- Ebrahimabad Location within Iran
- Coordinates: 35°49′13″N 49°52′15″E﻿ / ﻿35.82028°N 49.87083°E
- Country: Iran
- Province: Qazvin
- County: Buin Zahra
- District: Ramand
- Rural District: Ebrahimabad

Population (2016)
- • Total: 938
- Time zone: UTC+3:30 (IRST)

= Ebrahimabad, Buin Zahra =

Village in Qazvin province, Iran

Ebrahimabad (ابراهيم اباد) (Note: Also romanized as Ebrāhīmābād and Ībrāhīmābād; Tati: (Persian: برموه), romanized as Bermoe or Bermowa) is a village in, and the capital of, Ebrahimabad Rural District in Ramand District of Buin Zahra County, Qazvin province, Iran.

==Demographics==
===Language===
The primary language of the people is Tati language.

===Population===
At the time of the 2006 National Census, the village's population was 806 in 236 households.

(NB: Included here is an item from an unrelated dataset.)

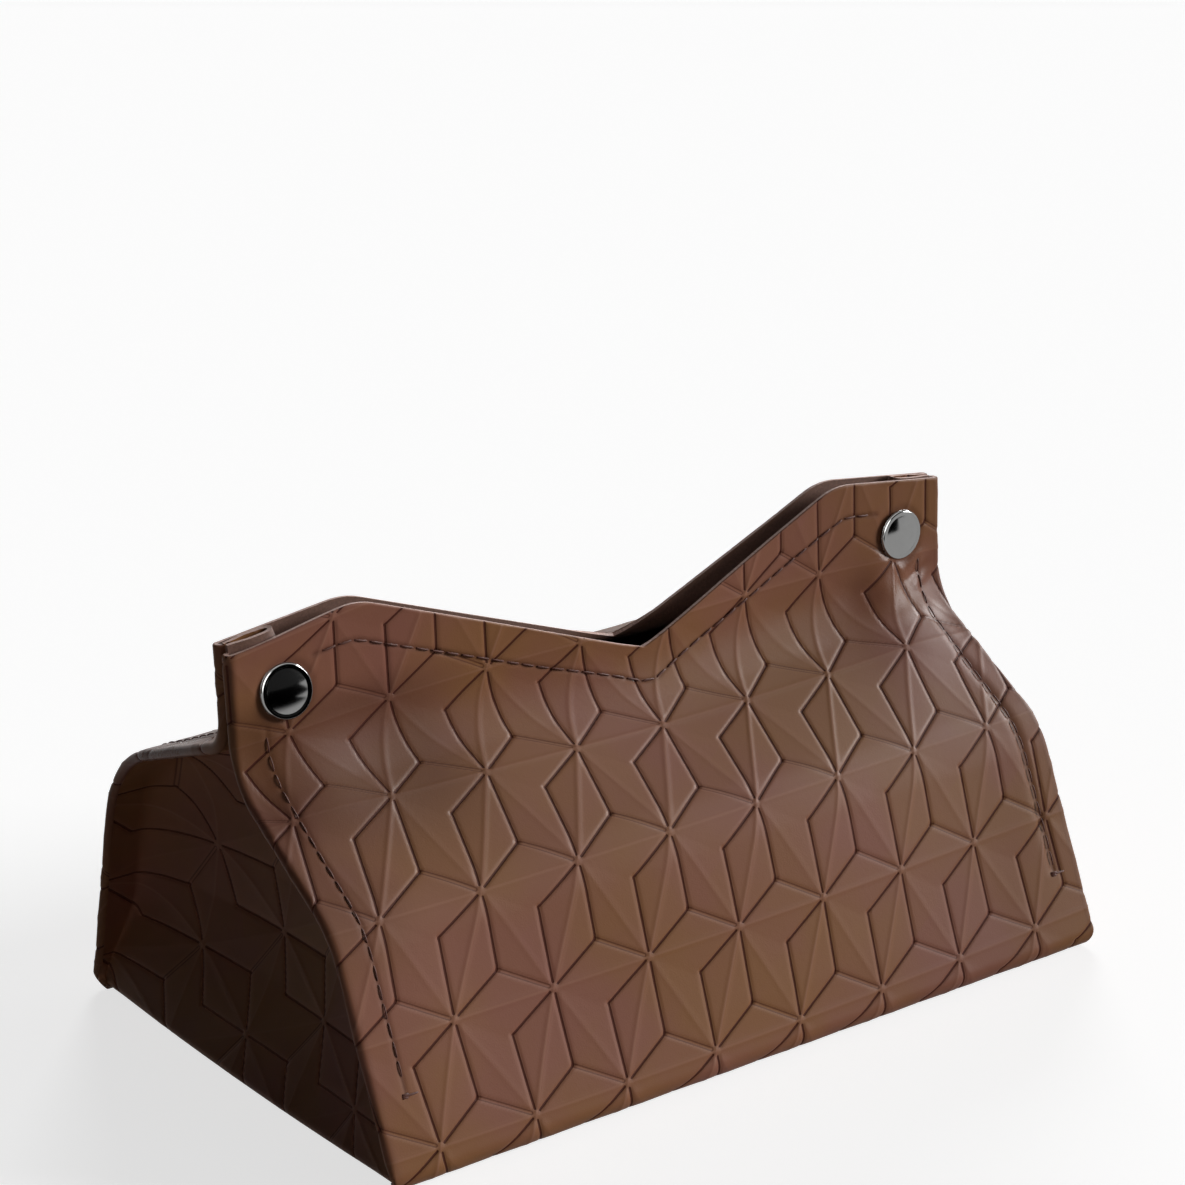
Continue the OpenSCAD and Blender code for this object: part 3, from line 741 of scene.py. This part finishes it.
def stitching(wall, which, thread):
    body = f"{which}_wall"
    reach = SNAP_X - CAP_R - CAP_CLEAR_X
    xs = np.linspace(-reach, reach, LINE_POINTS["mouth"])
    line = np.stack([xs, wall.s_of_z(HEIGHT + mouth_drop(xs, STITCH_INSET))], 1)
    thread_mesh(f"{which}_mouth_stitches", runs_along(wall, line), MOUTH_THREAD_R, thread,
                body, f"{which}_mouth_stitching")
    high = float(wall.s_of_z(SNAP_Z)) - CAP_R - CAP_CLEAR_S
    bars = []
    for side_x, side_name in SIDES:
        x = side_x * (HALF - HEM)
        s = np.linspace(SIDE_START + STITCH_PITCH / 2, high, LINE_POINTS["side"])
        line = np.stack([np.full(len(s), x), s], 1)
        thread_mesh(f"{which}_{side_name}_stitches", runs_along(wall, line), SIDE_THREAD_R, thread,
                    body, f"{which}_{side_name}_seam")
        for k, (first, last) in enumerate(TACKS):
            at = SIDE_START + (k - 1) * TACK_PITCH
            a, b = wall.point(x + first, at), wall.point(x + last, at - TACK_SLOPE)
            bars.append((a, b, wall.point(x, at, 1.0) - wall.point(x, at)))
    thread_mesh(f"{which}_tacks", bars, TACK_THREAD_R, thread, body, f"{which}_bar_tacks")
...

The following census in 2011 counted 956 people in 273 households. The 2016 census measured the population of the village as 938 people in 300 households.

== Notable people ==
Dr. Fariborz Raisdana who was an Iranian economist, socialist, activist, professor, and a member of the Iranian Writers Association was born and buried in Ebrahimabad.

Manouchehr Ganji, a human rights activist and a former Minister of Education of Iran was born in Ebrahimabad.